Average True Range (ATR) tells you how far a contract normally moves in a session. Rough ranges:

  • 6E daily ATR: roughly 0.0050–0.0080 (50–80 ticks).
  • 6J daily ATR: roughly 0.0040–0.0070 in its price format.
  • 6M daily ATR: roughly 0.0600–0.1200 (600–1200 ticks).

This is not a typo. The Peso moves one full decimal place more than the majors. Individual tick value is lower, but the raw distance it travels is huge. That’s why a “normal” 6M day can generate profit or loss swings equal to, or larger than, 6E and 6J.

If you want the detailed breakdown of 6M’s ATR behavior and average swing distance, read 6M Volatility Profile after this.

Fundamental Drivers: Why Their Behavior Diverges

6E: Euro vs Dollar, Core Macro

6E reacts mostly to:

  • ECB vs Fed policy
  • Eurozone growth and inflation
  • U.S. macro data

Behavior: relatively smooth trends, deep liquidity, fewer air pockets.

6J: Yen as Funding and Safety

6J reacts heavily to:

  • BOJ policy and yield-curve control
  • global risk-off (Yen as safe-haven)
  • interest-rate differentials vs USD

Behavior: sharp moves on risk shocks, but order book is usually stable and deep.

6M: Peso as High-Yield Risk Barometer

6M reacts to all of this, plus:

  • Banxico rate policy and expectations
  • emerging market risk sentiment
  • oil prices and export demand
  • remittances and tourism seasonality

Behavior: exaggerated response to global risk sentiment, frequent multi-hundred-tick legs, and strong reactions to anything that changes interest-rate expectations or capital flows. The fundamentals you saw in Fundamental Drivers of 6M are far more aggressive than what drives 6E and 6J.

Slippage and Execution Risk

Execution risk is not equal across these contracts.

  • 6E: fills are usually clean; slippage is modest except during extremely high-impact news.
  • 6J: can slip during risk events, but normal conditions produce consistent execution.
  • 6M: slippage is common even in normal conditions because the book is thinner and price jumps more often.

That means you can get away with market orders more often in 6E and sometimes 6J. In 6M, relying on market orders in thin windows is asking for trash fills and distorted risk-reward.

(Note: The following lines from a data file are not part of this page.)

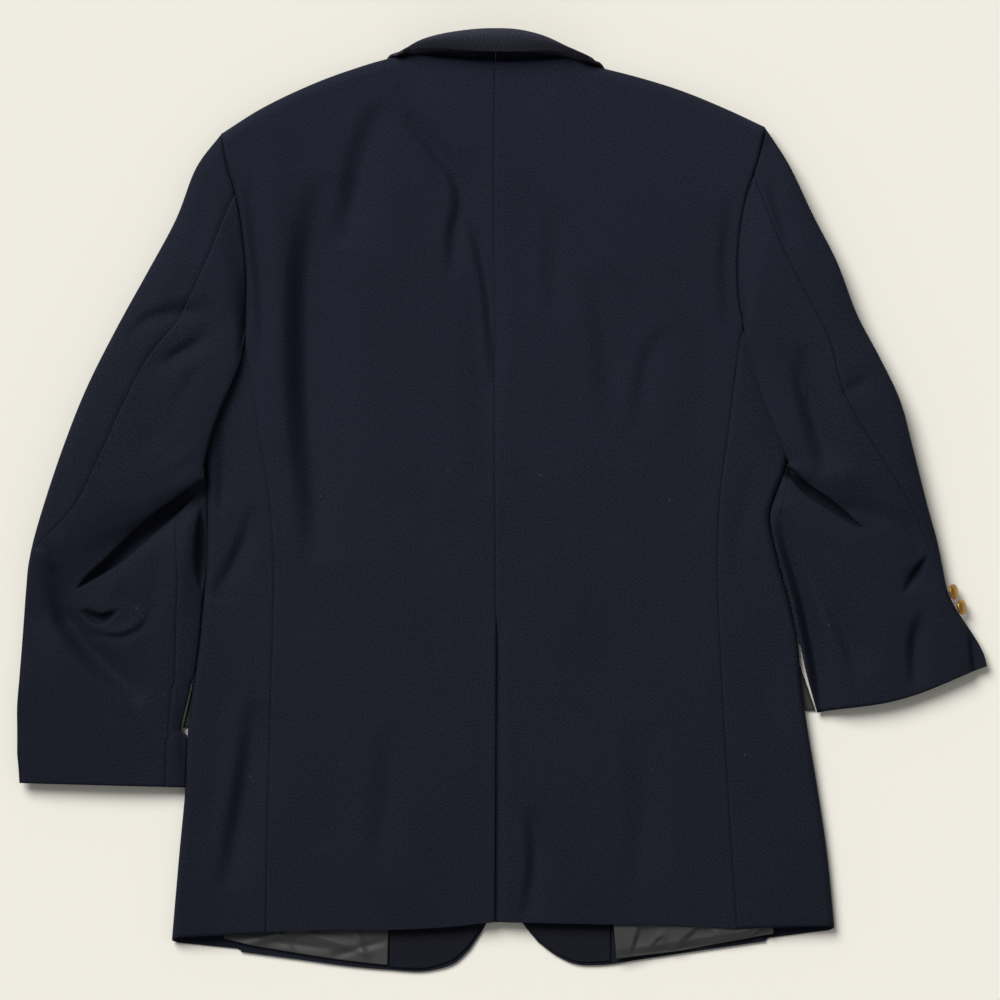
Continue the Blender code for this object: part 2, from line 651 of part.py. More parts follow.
def sleeve_base(side, x, y, on_body):
    """Height that a sleeve's underside lies at: the body's side under its inner part, else the ground."""
    way = 1 if side == "left" else -1
    inside = way * (x - body_edge(side, y))
    across = ease(-BODY_RAMP[0], -BODY_RAMP[1], inside)
    underarm = UNDERARM_Y[side]
    along = ease(underarm + UNDERARM_RAMP[1], underarm + UNDERARM_RAMP[0], y)
    seat = body_height(np.clip(x, -SEAT_LIMIT[0], SEAT_LIMIT[0]), np.minimum(y, SEAT_LIMIT[1]))
    return (seat + SLEEVE_CLEARANCE) * across * along * on_body


def section_points(side, row, angle, shrink):
    """Points round a sleeve's section: a flat rounded ring on a bowed line across the sleeve.

    The angle runs from the outer edge over the top to the inner edge and back underneath. The wall's
    inner face is the same ring shrunk by the wall's thickness on every side.
    """
    outer_x, outer_y, inner_x, inner_y, bow, crown, crease, on_body, tuck = row
    start, end = np.array([outer_x, outer_y]), np.array([inner_x, inner_y])
    span = np.linalg.norm(end - start)
    share = 0.5 - (0.5 - shrink / span) * np.cos(angle)
    way = 1 if side == "left" else -1
    line = start + (end - start) * share[:, None]
    line[:, 0] += way * bow * 4 * share * (1 - share)
    x, y = line[:, 0], line[:, 1]
    base = sleeve_base(side, x, y, on_body)
    base = base + tuck * ease(TUCK_SPREAD[1], TUCK_SPREAD[0], share)
    top = crown - crease * ease(*CREASE_SPREAD, share) + folds_at(SLEEVE_FOLDS[side], x, y)
    top = np.maximum(top, base + LEAST_SLEEVE)
    middle, half = (top + base) / 2, (top - base) / 2 - shrink
    z = middle + half * np.sign(np.sin(angle)) * np.abs(np.sin(angle)) ** SECTION_SQUARENESS
    return np.stack([x, y, z], axis=-1)


def armhole_ring(side, angle, shrink):
    """The sleeve's first ring, on the armhole curve, as high as the back where it meets it."""
    way = -1 if side == "left" else 1
    row = SLEEVE_ROWS[side][0]
    curve = np.array(ARMHOLE[side], float)
    span = np.linalg.norm(curve[-1] - curve[0])
    share = 0.5 - (0.5 - shrink / span) * np.cos(angle)
    plan = through(curve, share) + np.array([way * ARMHOLE_GAP, 0])
    x, y = plan[:, 0], plan[:, 1]
    base = sleeve_base(side, x, y, row[7])
    top = np.maximum(body_height(x, y), base + LEAST_SLEEVE)
    middle, half = (top + base) / 2, (top - base) / 2 - shrink
    z = middle + half * np.sign(np.sin(angle)) * np.abs(np.sin(angle)) ** SECTION_SQUARENESS
    return np.stack([x, y, z], axis=-1)


def seam_angle(side, row, seam):
    """Angle round a section at which a seam crosses it, from the nearest place on the section's line."""
    angle = np.linspace(0, np.pi, 361)
    line = section_points(side, row, angle, 0.0)[:, None, :2]
    curve = through(seam, np.linspace(0, 1, 400))[None]
    nearest = np.linalg.norm(line - curve, axis=2).min(axis=1).argmin()
    return angle[nearest]


def half_gap_angle(side, row, angle):
    """Half of the seam gap as an angle, from how far the wall's inner face moves with the angle there."""
    step = 0.01
    ends = section_points(side, row, np.array([angle - step, angle + step]), SLEEVE_WALL)
    return SEAM_ANGLE_SHARE * SEAM_GAP * 2 * step / np.linalg.norm(ends[1] - ends[0])


def make_sleeve(side):
    """Both pieces of a sleeve: the under sleeve faces up, and the top sleeve wraps round below it."""
    hind = [seam_angle(side, row, HINDARM_SEAM[side]) for row in SLEEVE_ROWS[side]]
    fore = [seam_angle(side, row, FOREARM_SEAM[side]) for row in SLEEVE_ROWS[side]]
    hind = np.maximum(hind, LEAST_SEAM_ANGLE)
    fore = np.minimum(fore, np.pi - LEAST_SEAM_ANGLE)
    pieces = {"under_sleeve_": [], "top_sleeve_": []}
    for number, row in enumerate(SLEEVE_ROWS[side]):
        start, end = (half_gap_angle(side, row, angle) for angle in (hind[number], fore[number]))
        up = np.linspace(hind[number] + start, fore[number] - end, SLEEVE_TOP_COLUMNS)
        last = hind[number] + 2 * np.pi - start
        round_below = np.linspace(fore[number] + end, last, SLEEVE_BOTTOM_COLUMNS)
        for name, angle in (("under_sleeve_", up), ("top_sleeve_", round_below)):
            if number == 0:
                rings = [armhole_ring(side, angle, shrink) for shrink in (0.0, SLEEVE_WALL)]
            else:
                rings = [section_points(side, row, angle, shrink) for shrink in (0.0, SLEEVE_WALL)]
            pieces[name].append(rings)
    for name, rings in pieces.items():
        grids = np.array(rings)
        wall_between(name + side, grids[:, 0], grids[:, 1], "navy_wool")


def make_collar():
    """The collar leaf, swept along its rows, and the stand that joins it to the neck seam."""
    rows = np.array(COLLAR_ROWS, float).reshape(-1, 3, 3)
    across = np.linspace(0, 1, COLLAR_COLUMNS_ACROSS)[None, :, None]
    roll, mid, edge = rows[:, :1], rows[:, 1:2], rows[:, 2:]
    leaf = roll * (1 - across) * (1 - 2 * across) + mid * 4 * across * (1 - across) + edge * across * (
        2 * across - 1)
    normals = grid_normals(leaf)
    middle = len(rows) // 2
    if normals[middle, 0] @ np.array([0, 1, 0.2]) < 0:
        normals = -normals
    wall_between("collar_leaf", leaf, leaf - COLLAR_WALL * normals, "navy_wool")
    stand_rows = np.array(STAND_ROWS, float)
    shares = np.linspace(0, 1, STAND_GRID_COLUMNS)[None, :, None]
    stand = stand_rows[:, None, :3] * (1 - shares) + stand_rows[:, None, 3:] * shares
    wall_between("collar_stand", stand, stand - np.array([0, COLLAR_WALL, 0]), "navy_wool")


def flat_piece(node, plan, bottom, thickness, finish):
    """A flat layer of cloth over a plan grid, from bottom up by the thickness."""
    x, y = plan[..., 0], plan[..., 1]
    under = np.stack([x, y, np.broadcast_to(bottom, x.shape)], axis=-1)
    over = under + np.array([0, 0, thickness])
    wall_between(node, over, under, finish)


def corner_patch(corners, grid):
    """A plan grid between four corners: top inner, top outer, bottom outer, bottom inner."""
    a, b, c, d = corners
    across, down = (np.linspace(0, 1, count) for count in grid)
    return patch((a, b), (d, c), (a, d), (b, c), across, down)


def make_lapel(side):
    edges = LAPEL[side]
    bottom = (edges["inner"][-1], edges["outer"][-1])
    across, down = (np.linspace(0, 1, count) for count in LAPEL_GRID)
    plan = patch(edges["top"], bottom, edges["inner"], edges["outer"], across, down)
    flat_piece("lapel_" + side, plan, 0.0, FRONT_WALL, "navy_wool")


def make_flap(side):
    flat_piece("flap_" + side, corner_patch(FLAP[side], FLAP_GRID), 0.0, FLAP_WALL, "navy_wool")


def make_hem_strip(kind, side, edges, finish):
    """Facing or lining on the inner side of a front, with the part under the back hem for support."""
    top = (edges["inner"][0], edges["outer"][0])
    across, down = (np.linspace(0, 1, count) for count in STRIP_GRID)
    plan = patch(top, edges["bottom"], edges["inner"], edges["outer"], across, down)
    flat_piece(kind + "_" + side, plan, FRONT_WALL + SEAM_GAP, LINING_WALL, finish)


def make_vent_underlap():
    """The strip that the right half of the back passes under the left half in the vent."""
    plan = corner_patch(VENT_STRIP, VENT_GRID)
    x, y = plan[..., 0], plan[..., 1]
    over = np.stack([x, y, body_height(x, y) - BACK_WALL - VENT_GAP], axis=-1)
    wall_between("vent_underlap", over, over - np.array([0, 0, BACK_WALL]), "navy_wool")


def turned_button(node, sizes, place, facing):
    """A domed metal button, turned round its axis, its dome's tip at the place and facing that way."""
    radius, dome, shank = sizes
    rings = [(radius * share, dome * rise) for share, rise in BUTTON_PROFILE]
    if shank > 0:
        rings += [(radius * SHANK_SHARE, 0.0), (radius * SHANK_SHARE, -shank)]
    turn = np.linspace(0, 2 * np.pi, BUTTON_SIDES, endpoint=False)
    axis = np.asarray(facing, float) / np.linalg.norm(facing)
    beside = np.cross(axis, (0.0, 1.0, 0.0))
    beside /= np.linalg.norm(beside)
    upright = np.cross(axis, beside)
    points = []
    for ring_radius, height in rings:
        circle = np.cos(turn)[:, None] * beside + np.sin(turn)[:, None] * upright
        points.append(np.asarray(place, float) + axis * (height - dome) + ring_radius * circle)
    points = np.concatenate([*points, [place], [np.asarray(place) + axis * (rings[-1][1] - dome)]])
    count = len(rings)
    number = np.arange(count * BUTTON_SIDES).reshape(count, BUTTON_SIDES)
    number = np.concatenate([number, number[:, :1]], axis=1)
    quads = np.stack([number[:-1, :-1], number[1:, :-1], number[1:, 1:], number[:-1, 1:]], axis=-1)
    faces = as_triangles([tuple(face) for face in quads.reshape(-1, 4)])
    front, back = count * BUTTON_SIDES, count * BUTTON_SIDES + 1
    faces += [(front, number[0, i], number[0, i + 1]) for i in range(BUTTON_SIDES)]
    faces += [(back, number[-1, i + 1], number[-1, i]) for i in range(BUTTON_SIDES)]
    return add_object(node, points, faces, "brass")


def make_buttons():
    for number, (x, y) in enumerate(FRONT_BUTTON_PLACES, start=1):
        turned_button("front_button_" + str(number), FRONT_BUTTON, (x, y, 0), FACE_DOWN)
    for side, places in CUFF_BUTTON_PLACES.items():
        for number, (x, y, z, facing) in enumerate(places, start=1):
            turned_button("cuff_button_" + side + "_" + str(number), CUFF_BUTTON, (x, y, z), facing)


def make_blazer():
    start_empty()
    for side in ("left", "right"):
        make_back(side)
        make_side(side)
        make_front(side)
        make_lapel(side)
        make_flap(side)
        make_hem_strip("facing", side, FACING[side], "navy_wool")
        make_hem_strip("lining", side, LINING[side], "grey_satin_lining")
        make_sleeve(side)
    make_vent_underlap()
    make_collar()
    make_buttons()


make_blazer()
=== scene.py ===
# %% [markdown]
# # A navy wool blazer, laid face down
#
# The blazer lies on its fronts with its back up, so the camera looks straight down at the back, the two
# sleeves and the edge of the collar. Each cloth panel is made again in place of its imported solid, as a
# thin shell of many small faces, because wool shows its softness only in long shallow folds, rolled edges
# and sunken seams, and those need far more points than a solid does.

import bpy
import numpy as np
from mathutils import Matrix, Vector


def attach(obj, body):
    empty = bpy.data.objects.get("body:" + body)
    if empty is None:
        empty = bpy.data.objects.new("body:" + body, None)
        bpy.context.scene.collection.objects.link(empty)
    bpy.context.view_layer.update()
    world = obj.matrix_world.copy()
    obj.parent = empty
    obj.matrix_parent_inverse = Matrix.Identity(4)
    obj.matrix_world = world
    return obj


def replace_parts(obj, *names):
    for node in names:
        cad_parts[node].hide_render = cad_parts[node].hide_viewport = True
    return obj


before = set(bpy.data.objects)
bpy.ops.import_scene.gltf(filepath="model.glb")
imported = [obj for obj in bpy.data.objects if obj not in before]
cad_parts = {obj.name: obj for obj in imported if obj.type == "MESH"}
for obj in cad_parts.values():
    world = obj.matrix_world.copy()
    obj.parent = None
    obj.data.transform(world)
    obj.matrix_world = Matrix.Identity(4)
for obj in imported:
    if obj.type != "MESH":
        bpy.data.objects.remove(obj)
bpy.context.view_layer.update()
MM = 0.001
SIDES = ("left", "right")

# %% [markdown]
# ## Sizes
#
# A blazer panel is known by its edges: a seam, a folded edge or a hem, each a curve through a few places.
# The tables below hold those places in millimetres, in the frame of the solids: +X is the wearer's right,
# +Y runs to the collar and +Z is up. Everything else is worked out from them.

# %% Heights and edges of the body
BACK_SHELL, FRONT_SHELL, SLEEVE_SHELL, COLLAR_SHELL = 1.5, 1.6, 1.4, 2.0
FRONT_WALL, BACK_WALL = 2.4, 2.0
SEAM_GAP = 0.03
HEIGHT_COLUMNS = ("y", "centre", "side")
HEIGHT_ROWS = (
    (-396, 13.5, 11.5), (-300, 15.0, 12.0), (-200, 17.0, 12.5), (-60, 19.0, 13.0), (60, 20.0, 13.5),
    (140, 20.5, 16.0), (220, 21.5, 21.0), (300, 21.5, 26.0), (360, 20.0, 24.0), (404, 18.0, 19.0),
)
CENTRE_X, HALF_BODY = -6.0, 290.0
EDGE_COLUMNS = ("y", "left", "right")
EDGE_ROWS = (
    (-396, -297.0, 300.0), (-315, -290.0, 292.0), (-261, -285.0, 284.0), (-207, -282.5, 275.0),
    (-171, -278.0, 269.5), (-126, -272.0, 265.5), (-90, -269.0, 258.0), (-60, -266.0, 250.0),
    (-36, -265.0, 244.0), (-15, -265.0, 241.0), (9, -265.5, 248.0), (29, -268.0, 256.0),
    (72, -274.0, 260.0), (150, -283.0, 262.0),
)
SIDE_SEAM_ROWS = (
    (-389, -212.0, 212.0), (-315, -211.0, 207.0), (-218, -209.0, 201.0), (-164, -207.5, 198.0),
    (-104, -205.5, 195.0), (-56, -205.0, 194.0), (0, -209.0, 196.0), (63, -219.0, 204.0),
    (108, -226.0, 209.5), (139, -232.0, 213.5), (157, -235.0, 217.0),
)
FRONT_SEAM_ROWS = (
    (-406, -235.0, 238.0), (-218, -222.0, 214.0), (-56, -205.0, 188.0), (60, -213.0, 195.0),
    (110, -223.0, 204.0), (139, -232.0, 211.0), (157, -238.0, 217.0),
)
UNDERARM_Y = {"left": 139.0, "right": 157.0}
ARMHOLE = {
    "left": ((-252, 329), (-247, 301), (-238, 270), (-233, 238), (-230, 207), (-230, 171), (-232, 139)),
    "right": ((236, 335), (230, 306), (220, 273), (214, 241), (212, 211), (213, 182), (217, 157)),
}
NECK_POINT = {"left": (-88, 399), "right": (74, 391.5)}
NECK_SEAM = {"left": ((-6, 402), (-50, 402), (-78, 400)), "right": ((-6, 402), (36, 401), (64, 395.5))}
SHOULDER = {"left": ((-137, 386), (-183, 368), (-219, 350)), "right": ((110, 383), (160, 368), (204, 350))}
CENTRE_SEAM = ((-6, 402), (-7, 315), (-7, 180), (-6.5, 45), (-5.5, -108), (-5.8, -234), (-6.5, -380))
BACK_HEM = {
    "left": ((-6.5, -380), (-56, -385), (-101, -387), (-137, -387), (-212, -389)),
    "right": ((-6.5, -380), (88, -382), (160, -383), (212, -386)),
}
SIDE_HEM = {"left": (-389, -396, -406), "right": (-386, -385, -397)}
neck_y, vent_y, hem_y = (CENTRE_SEAM[number][1] for number in (0, 4, -1))
print("back length:", neck_y - hem_y, "mm, vent:", vent_y - hem_y, "mm")

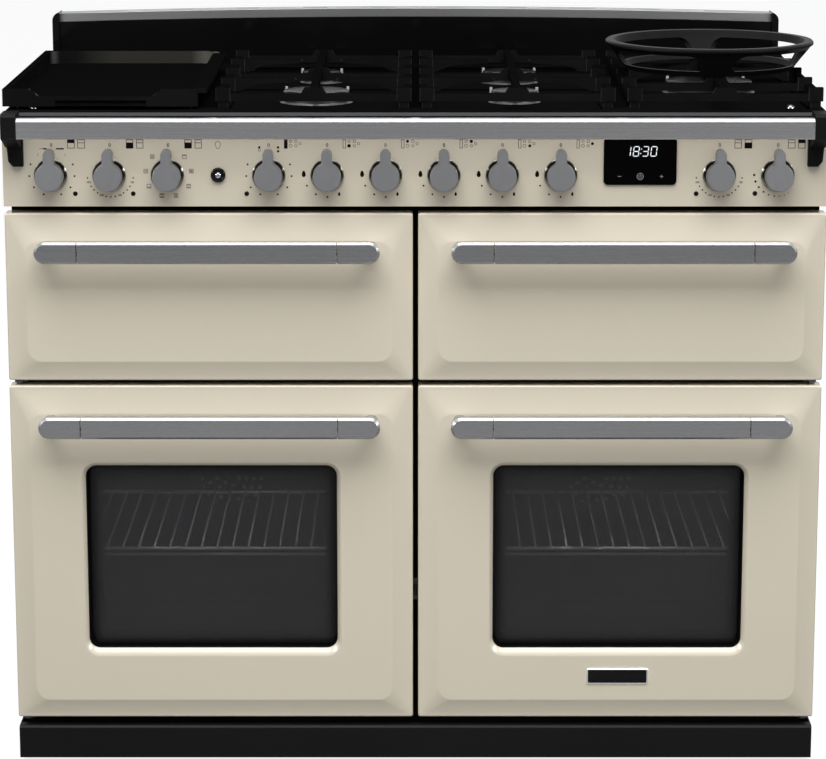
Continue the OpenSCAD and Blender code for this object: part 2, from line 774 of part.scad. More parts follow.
module door_glass() {
    inner_w = window_w - 20;
    inner_h = window_h - 10;
    translate([0, 0, -window_drop]) {
        along_y([glass_y, glass_y + glass_t])
            rounded(window_w + 2 * glass_lap, window_h + 2 * glass_lap, window_r + 4);
        along_y([front_t + 2, liner_y - 1]) rounded(inner_w + 16 - 2 * seat, inner_h + 16 - 2 * seat, window_r);
    }
}

// Inner skin of a door: a shallow tray with a frame round the inner glass
module door_liner() {
    inner_w = window_w - 20;
    inner_h = window_h - 10;
    w = front_w - 2 * liner_inset;
    h = door_h - 2 * liner_inset;
    difference() {
        along_y([front_t, liner_y]) rounded(w, h, 8);
        difference() {
            along_y([front_t - 1, liner_y - liner_wall]) rounded(w - 8, h - 8, 6);
            translate([0, 0, -window_drop])
                along_y([front_t - 2, liner_y]) rounded(inner_w + 28, inner_h + 28, window_r + 6);
        }
        translate([0, 0, -window_drop]) {
            along_y([front_t - 1, liner_y + 1]) rounded(inner_w, inner_h, window_r);
            along_y([front_t + 2, liner_y + 1]) rounded(inner_w + 16, inner_h + 16, window_r);
        }
    }
}

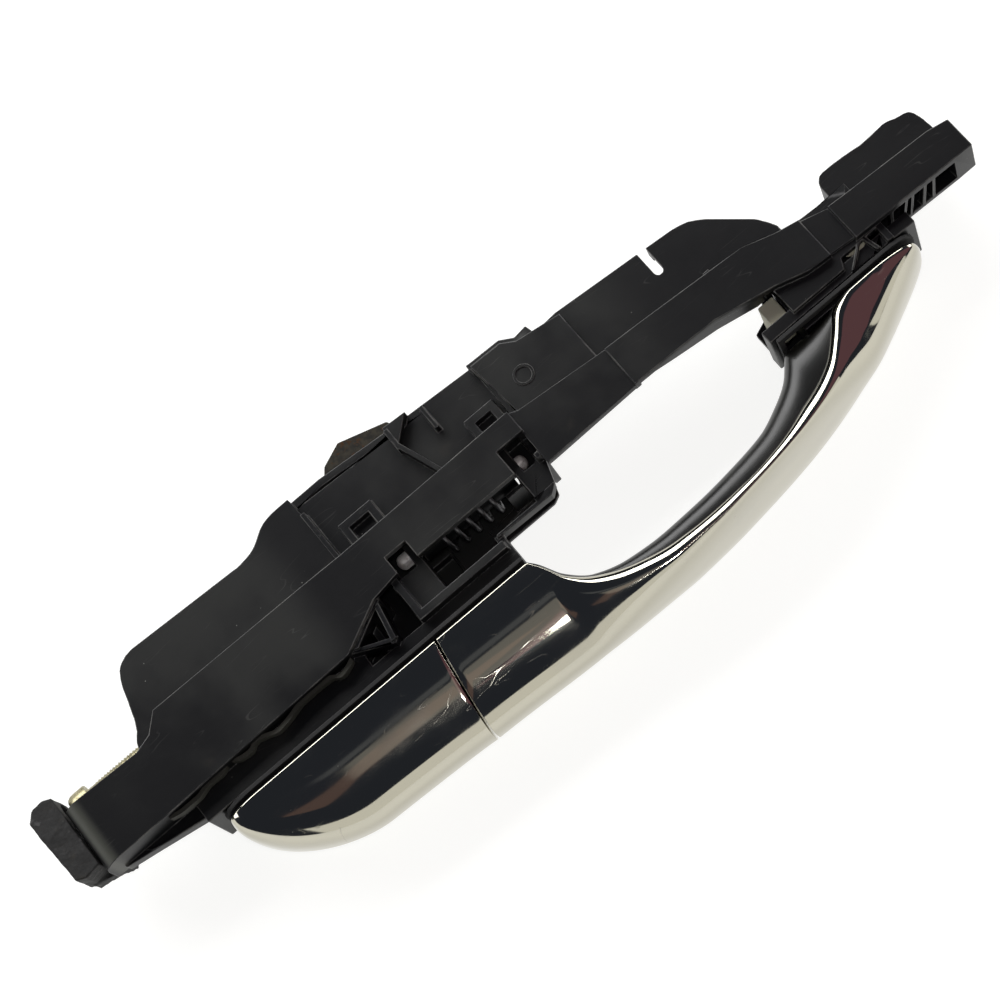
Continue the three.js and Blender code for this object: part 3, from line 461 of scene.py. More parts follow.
@dataclass(frozen=True)
class ChromePlate(Finish):
    """Bright chrome over plastic, tinted cream as a painted reflection of warm surroundings, with a faint
    ripple, wiped smudges and hairline scratches.
    """

    # the cream tint of this base colour is a painted reflection of warm surroundings seen in the plate
    colour: Colour = (0.50, 0.48, 0.40)
    scratch_at: Point = (-52.0, -25.5, 0.0)
    scratch_turn: float = -0.84
    scratch_size: Point = (2.1, 0.11, 0.0)

    def write(self, sheet: FinishSheet) -> None:
        """Writes smudges, scratches and the one deep nick near the cap's tip."""
        smudge = sheet.step(sheet.clouds(11.0, 5.0, sheet.moved((0.45, 1.0, 1.0))), 0.46, 0.80)
        wipe = sheet.clouds(1.6, 3.0, sheet.moved((0.14, 1.0, 1.0), (0.0, 0.0, 0.35)), 3.0)
        lines = sheet.hairlines(4.2, 0.0045, 0.9, 6.0, 1.0) + sheet.hairlines(5.6, 0.004, 2.3, 6.0, 8.0)
        c, s = math.cos(self.scratch_turn), math.sin(self.scratch_turn)
        x = sheet.axis(0) - self.scratch_at[0] * MM
        y = sheet.axis(1) - self.scratch_at[1] * MM
        along = abs(x * c - y * s)
        across = abs(x * s + y * c)
        length, width = self.scratch_size[0] * MM, self.scratch_size[1] * MM
        nick = (along < length) * (across < width) * (sheet.axis(2) > 0.0)
        pits = sheet.specks(3.4, 0.09, 0.10)
        marks = lines * 0.5 + nick + pits * 0.8
        colour = sheet.tint(smudge * 0.28 + marks * 0.25, self.colour, (0.42, 0.41, 0.37))
        rough = 0.045 + smudge * 0.12 + wipe * 0.035 + marks * 0.33
        ripple = sheet.relief(sheet.clouds(26.0, 1.5, None, 2.0), 0.035)
        normal = sheet.relief(1.0 - (lines * 0.3 + nick), 0.004, ripple)
        sheet.surface(colour, rough, normal, {"Metallic": 1.0})


@dataclass(frozen=True)
class SatinShell(Finish):
    """Smooth satin-black plastic of the hand side of the grip."""

    colour: Colour = (0.0045, 0.0045, 0.0040)
    rough: float = 0.26

    def write(self, sheet: FinishSheet) -> None:
        """Writes a skin-polished satin with fine wear along the pull direction."""
        handled = sheet.step(sheet.clouds(16.0, 3.0), 0.40, 0.72)
        fine = sheet.clouds(0.5, 2.0, sheet.moved((0.25, 1.0, 1.0)), 1.0)
        dust = sheet.specks(2.8, 0.12, 0.08)
        colour = sheet.tint(handled * 0.6, self.colour, (0.012, 0.0115, 0.0095))
        dusty = sheet.tint(dust, colour, (0.14, 0.14, 0.13))
        rough = self.rough + handled * 0.08 + fine * 0.06
        sheet.surface(dusty, rough, sheet.relief(fine, 0.004), {"IOR": 1.5, "Specular IOR Level": 0.4})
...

Margin and Perceived vs Real Risk

Another trap is how margins “feel” across contracts.

  • 6E and 6J margin levels are more aligned with how they move.
  • 6M often has relatively low day-trading margin compared to its actual volatility.

So 6M always looks “cheap to trade,” but the underlying risk is high. A normal 6M intraday swing can wipe out multiple times the day margin. This is exactly why the margin article 6M Margin Requirements exists—because traders see the small margin and completely underestimate the risk.

Who Should Trade What

Bluntly:

  • 6E suits traders who want deep liquidity, smoother trend behavior, and less slippage—good for systematic strategies, swing trades, and beginners learning FX futures.
  • 6J suits traders who understand bond yields, risk sentiment, and safe-haven flows, and who can work with occasional sharp moves.
  • 6M suits traders who respect volatility, understand emerging market risk, and build risk management specifically for a contract that can move hundreds of ticks without notice.

Trying to trade 6M with the same stop sizes and size assumptions you’d use on 6E or 6J is exactly how you blow accounts or fail prop evaluations.

Key Definitions for Screen Readers

Major currency future: A futures contract on a widely traded, developed-market currency like EUR or JPY.

Semi-exotic currency future: A futures contract on a currency from a large but emerging or developing market, like MXN.

Liquidity: How many resting buy and sell orders exist in the order book. More liquidity means trades can be executed with less slippage.

ATR (Average True Range): A technical indicator that measures how much a market typically moves over a given period.

Slippage: The difference between the expected price of a trade and the price it is actually executed at.

Bottom Line

6M, 6E, and 6J all live in the currency futures bucket, but that’s where the similarity ends. 6E is a deep, liquid major. 6J is a funding and safe-haven instrument with strong risk-linked behavior. 6M is a high-volatility, semi-exotic contract tied to emerging market risk, Banxico policy, and massive capital flows. If you treat 6M like a major, you will size wrong, place stops wrong, and misunderstand why it moves the way it does.